Episode A031

How to Stuff a Turkey Like an Italian

Andrew DiMeo

November 26, 2025
Abby stands in the middle of a bustling kitchen during Thanksgiving 2015, motion-blurred mid-gesture with an animated expression as she points a foil-wrapped item across a counter overflowing with dishes, casseroles, and a slow cooker. The scene is lively, crowded, and full of warm holiday chaos.
Abby in peak Thanksgiving energy mode — mid-sentence, mid-motion, and fully commanding a kitchen that looked more like a friendly disaster zone than a dinner plan.

When I opened my inbox ten years ago, I didn’t expect to find an Italian-American masterclass in poultry engineering. But that’s exactly what arrived from my sister the week Abby and I hosted our first-ever Thanksgiving in the house I’m still sitting in as I write this.

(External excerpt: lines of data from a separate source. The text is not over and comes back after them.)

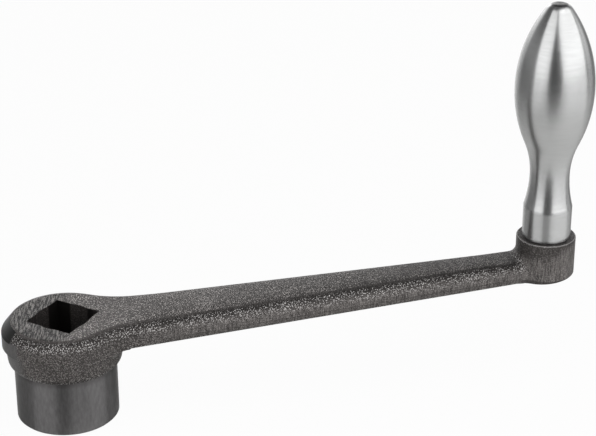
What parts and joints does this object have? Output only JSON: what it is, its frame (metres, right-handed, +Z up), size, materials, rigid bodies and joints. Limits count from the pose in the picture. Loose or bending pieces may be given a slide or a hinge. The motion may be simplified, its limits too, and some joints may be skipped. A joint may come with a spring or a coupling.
{
  "type": "crank handle",
  "caption": "Cast crank arm with a broached square socket in its hub, cranked upward to a boss that carries a fixed turned machine handle",
  "frame": {"origin": "on the hub's axis, at the hub's bottom face, where the square socket opens downward", "axes": "+Z up along the hub's axis, toward the handle's side; +X along the arm from the hub to the boss; +Y completes a right-handed frame"},
  "size_m": [0.1931, 0.0392, 0.1347],
  "materials": {
    "casting": "as cast and shot blasted, rough; turned satin below the hub's shoulder",
    "turned_steel": "fine turned, satin bright"
  },
  "bodies": {
    "root": {"crank_arm": "casting", "machine_handle": "turned_steel"}
  },
  "joints": []
}
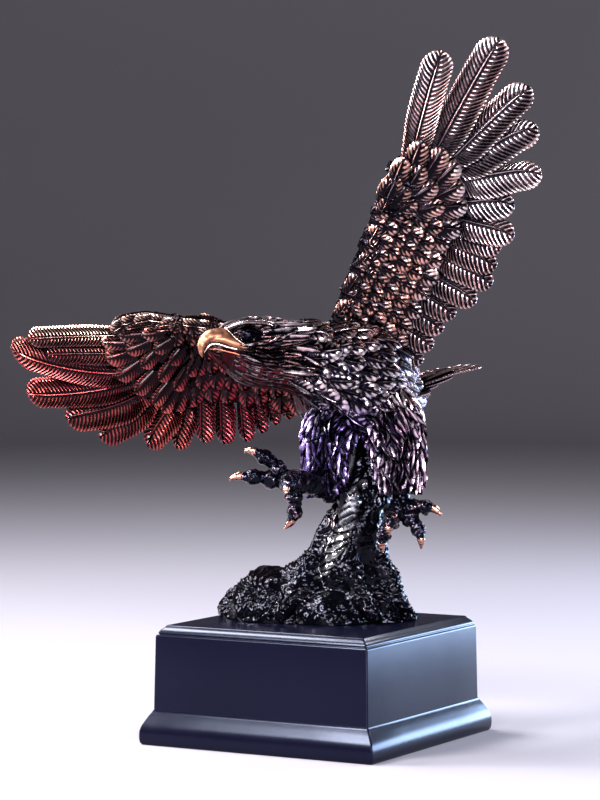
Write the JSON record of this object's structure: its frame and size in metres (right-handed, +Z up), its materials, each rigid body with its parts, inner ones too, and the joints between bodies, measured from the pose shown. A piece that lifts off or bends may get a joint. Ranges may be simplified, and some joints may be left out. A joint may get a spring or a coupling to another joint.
{
  "type": "cast eagle statuette on a plinth",
  "caption": "Cast bird-of-prey statuette with raised wings and thrown talons, standing on a stump and mound on a square moulded black plinth.",
  "frame": {"origin": "centre of the plinth's underside", "axes": "+Z up, -Y the plinth's front, which the bird's body faces; +X to the raised wing's side"},
  "size_m": [0.3232, 0.1712, 0.3801],
  "materials": {
    "plinth_black": "satin black lacquer over wood",
    "copper_bronze": "antiqued copper and bronze plating, dark in the grooves, rubbed bright on the ridges"
  },
  "bodies": {
    "root": {"plinth": "plinth_black", "eagle_casting": "copper_bronze"}
  },
  "joints": []
}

The fridge had died three days before the holiday. People were flying in. Courageously — or foolishly — we decided to host anyway. We had never roasted a turkey, let alone fed a house full of family.

So my sister sent me an email.
A long one.
A detailed one.
A “this could be its own cookbook” kind of email.

At the time, it felt like survival.
Reading it again ten years later, it feels like the gift that keeps on giving.

With the benefit of a decade — and a second attempt at the same stuffed turkey this year — I finally sat down to write the full story. This time, I’m sharing the whole recipe, along with my 2025 color commentary that I added while reading it aloud on Authbition.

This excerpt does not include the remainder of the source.